My route home differs slightly from the AIDS Ride route, and I pay no attention now to the yellow arrows on the pavement that have marked our way for more than 250 miles. I'm going home! Down East Fordham Road, I hit the University Heights Bridge into Manhattan and there's a marching band - in my mind, of course - playing the Marseillaise. Everything looks smaller and duller than before, even the giant Pathmark on West 207th. Minutes later, Michael is at the door, and then in my arms. I shower, take a nap. Michael and I ride the last ten miles down Riverside Drive and Eleventh Avenue to the Village. There are some crowds, but not what I'd expected, especially in Chelsea; a few Front Runners are out and we exchange high-fives. Riders are absolutely in outer space, however, and their mood carries the day. The sun has deigned to appear. Our ride has raised money for AIDS programs at the Lesbian and Gay Community Services Center and the Community Health Project, both in New York, and the Fenway Community Health Center in Boston. But the ride's connection to AIDS still isn't concrete for me until I'm waiting with Michael in the pre-staging area, three blocks of Gansevoort Street in the West Village. There, among the spectators, is Steven Yee, an old friend from Team New York Aquatics who I haven't seen since he lost his partner in June. Jonathan Berg, wonderful, witty Jonathan, gone. Steven and I hug for a long time.

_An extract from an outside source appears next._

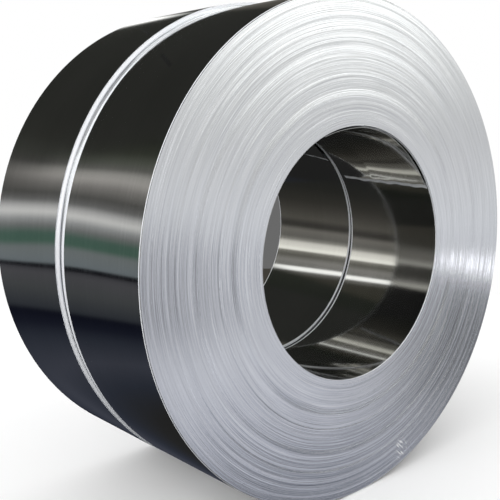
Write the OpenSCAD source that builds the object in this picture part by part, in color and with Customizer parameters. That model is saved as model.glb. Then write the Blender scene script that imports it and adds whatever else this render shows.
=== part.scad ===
// Slit steel coil: one mother coil cut down its middle into two narrow coils that stay
// together, end to end. Both lie on their rims on the floor z = 0, with their axes along Y.

/* [Strip] */
// Thickness of the strip, and so of one turn, in the front coil
strip_t = 1; // [0.6:0.1:2]
// Width of the front coil's strip
front_w = 260; // [150:1:400]
// Width of the back coil's strip
back_w = 260; // [150:1:400]
// Gap that stays open between the two coils
knife_gap = 4; // [1:0.5:12]

/* [Winding] */
// Bore left by the recoiler's mandrel
bore_d = 508; // [406:1:610]
// Number of turns wound on each coil
turns = 254; // [120:1:400]
// How much thicker the back coil's strip is, as a share of the front coil's
crown_share = 0.02; // [0:0.005:0.04]
// Where the outer end of the strip lies on the barrel, in degrees up from +X
tail_angle = -35; // [-60:1:-20]

/* [Ends] */
// Number of turns that sit back on each end face, each one a fine groove
set_back_turns = 22; // [6:1:30]
// How far a set-back turn lies below its end face
set_back = 0.8; // [0.4:0.1:1.5]
// Burr chamfer on the outer ends' edges
edge_chamfer = 1.5; // [0.5:0.1:3]
// How far the front coil's outer turns fall away beside the knife gap
front_drop = 2; // [1:0.5:5]
// Width of the front coil's strip over which they fall away
front_roll = 12; // [4:1:20]
// How far the back coil's outer turns fall away beside the knife gap
back_drop = 4; // [1:0.5:5]
// Width of the back coil's strip over which they fall away
back_roll = 7; // [4:1:20]

/* [Hidden] */
$fn = 180;
bore_r = bore_d / 2;
front_r = bore_r + turns * strip_t;
back_t = strip_t * (1 + crown_share);
back_r = bore_r + turns * back_t;
back_y = front_w + knife_gap;
overall_w = back_y + back_w;
front_phase = 20;
back_phase = 95;
other_end_phase = 70;
tail_overlap = 0.02;
room = 10;
cut_over = 1;

// Half section of one coil as (radius, distance along the axis). drop and roll shape the
// outer edge at each end: [at the low end, at the high end].
module half_section(r, w, drop, roll)
    polygon([
        [bore_r + edge_chamfer, 0],
        [r - drop[0], 0],
        [r, roll[0]],
        [r, w - roll[1]],
        [r - drop[1], w],
        [bore_r + edge_chamfer, w],
        [bore_r, w - edge_chamfer],
        [bore_r, edge_chamfer]
    ]);

// Radius of set-back turn k: even steps across the wound wall, moved off the even
// spacing by two sines so that the rings fall at uneven distances.
function set_back_r(k, r, t, phase) =
    let (wall = r - bore_r - 16 * t, step = wall / set_back_turns)
    bore_r + 8 * t + step * (k + 0.5 + 0.28 * sin(137 * k + phase) + 0.14 * sin(61 * k));

// The set-back turns of one end face, as rings a turn or two wide to be cut away.
module set_back_rings(r, t, phase)
    for (k = [0 : set_back_turns - 1])
        translate([set_back_r(k, r, t, phase), -cut_over])
            square([t * (k % 3 == 0 ? 2 : 1), set_back + cut_over]);

// What the outermost turn leaves free ahead of the strip's outer end: a crescent one turn
// deep at the end of the strip, running out half a turn further on.
module tail_step(r, t, w)
    rotate([0, -tail_angle, 0])
        translate([0, -cut_over, 0])
            rotate([-90, 0, 0])
                linear_extrude(w + 2 * cut_over)
                    difference() {
                        translate([-r - room, -r - room])
                            square([2 * (r + room), r + room]);
                        translate([-t / 2, 0])
                            circle(r - t / 2 + tail_overlap);
                    }

// One wound coil with its low end at y = 0 and its axis on Y.
module wound_coil(r, t, w, drop, roll, phase)
    difference() {
        rotate([-90, 0, 0])
            rotate_extrude()
                difference() {
                    half_section(r, w, drop, roll);
                    set_back_rings(r, t, phase);
                    translate([0, w])
                        mirror([0, 1])
                            set_back_rings(r, t, phase + other_end_phase);
                }
        tail_step(r, t, w);
    }

module front_slit_coil()
    color([0.78, 0.79, 0.81])
        translate([0, -overall_w / 2, front_r])
            wound_coil(front_r, strip_t, front_w,
                [edge_chamfer, front_drop], [edge_chamfer, front_roll], front_phase);

module back_slit_coil()
    color([0.74, 0.75, 0.77])
        translate([0, back_y - overall_w / 2, back_r])
            wound_coil(back_r, back_t, back_w,
                [back_drop, edge_chamfer], [back_roll, edge_chamfer], back_phase);

front_slit_coil();
back_slit_coil();
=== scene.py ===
import math
import random
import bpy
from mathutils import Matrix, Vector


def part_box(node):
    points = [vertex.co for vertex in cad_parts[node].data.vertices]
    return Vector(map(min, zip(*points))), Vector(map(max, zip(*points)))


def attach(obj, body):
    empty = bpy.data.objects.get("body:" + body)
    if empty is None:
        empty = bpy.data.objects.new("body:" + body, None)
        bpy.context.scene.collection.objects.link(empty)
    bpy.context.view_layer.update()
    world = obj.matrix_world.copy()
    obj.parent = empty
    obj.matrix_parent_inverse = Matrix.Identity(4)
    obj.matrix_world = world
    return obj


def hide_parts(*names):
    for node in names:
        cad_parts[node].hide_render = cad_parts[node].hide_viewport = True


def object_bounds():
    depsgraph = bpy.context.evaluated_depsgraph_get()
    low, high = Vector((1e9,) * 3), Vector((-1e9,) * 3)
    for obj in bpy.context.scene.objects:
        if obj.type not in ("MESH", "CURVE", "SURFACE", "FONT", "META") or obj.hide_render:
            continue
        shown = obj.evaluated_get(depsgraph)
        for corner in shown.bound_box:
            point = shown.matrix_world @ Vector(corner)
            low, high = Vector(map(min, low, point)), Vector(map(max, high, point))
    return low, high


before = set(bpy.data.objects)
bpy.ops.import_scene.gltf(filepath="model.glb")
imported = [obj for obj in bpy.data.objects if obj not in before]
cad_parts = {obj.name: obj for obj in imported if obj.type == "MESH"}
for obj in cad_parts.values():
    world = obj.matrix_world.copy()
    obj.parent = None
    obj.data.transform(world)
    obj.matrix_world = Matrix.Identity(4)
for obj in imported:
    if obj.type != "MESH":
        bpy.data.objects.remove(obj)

from types import SimpleNamespace

import bmesh
import bpy
from mathutils import Matrix, Vector

cad_low, cad_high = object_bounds()

# ---------------------------------------------------------------------------
# Wound walls
# One wide coil of bright strip was slit down its middle into two narrow ones, which lie
# end to end on their rims. A wall is all the turns of one coil but its first and last,
# wound tight. Each turn's slit edge shows, and the outer ones are rolled over at the seam.
# ---------------------------------------------------------------------------
strip_t = 0.001
bore_r = 0.254
wall_from_turn = 3
around = 160
crisp = math.radians(7)


def measured_coil(node, facing):
    """What the pieces of one coil are placed by. Depths run from its open end to the seam."""
    low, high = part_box(node)
    outer_r = -low.x
    open_y, seam_y = (low.y, high.y) if facing < 0 else (high.y, low.y)
    turns = round((outer_r - bore_r) / strip_t)
    return SimpleNamespace(
        node=node, r=outer_r, z=outer_r, open_y=open_y, inward=-facing,
        width=abs(seam_y - open_y), turns=turns, pitch=(outer_r - bore_r) / turns,
    )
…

I find the photo of Jonathan and show it to Steven, who stares wordlessly back at me. The loss is still too close, too personal. We part. Ten minutes later, the tears come as I think of Jonathan, and Michael holds me. Later, it comes to me that perhaps Jonathan's death, and the deaths of thousands of others, hasn't been quite so senseless as I've believed, if their deaths have brought us together in this battle. Riders have told stories of how the AIDS Ride has changed them, and I have hope. Michael and I ride across the West Side Highway, near the end of the pack, into the bright sunlight of the closing ceremonies. I see a couple of people I know, take pictures, but we don't tarry. We're going home.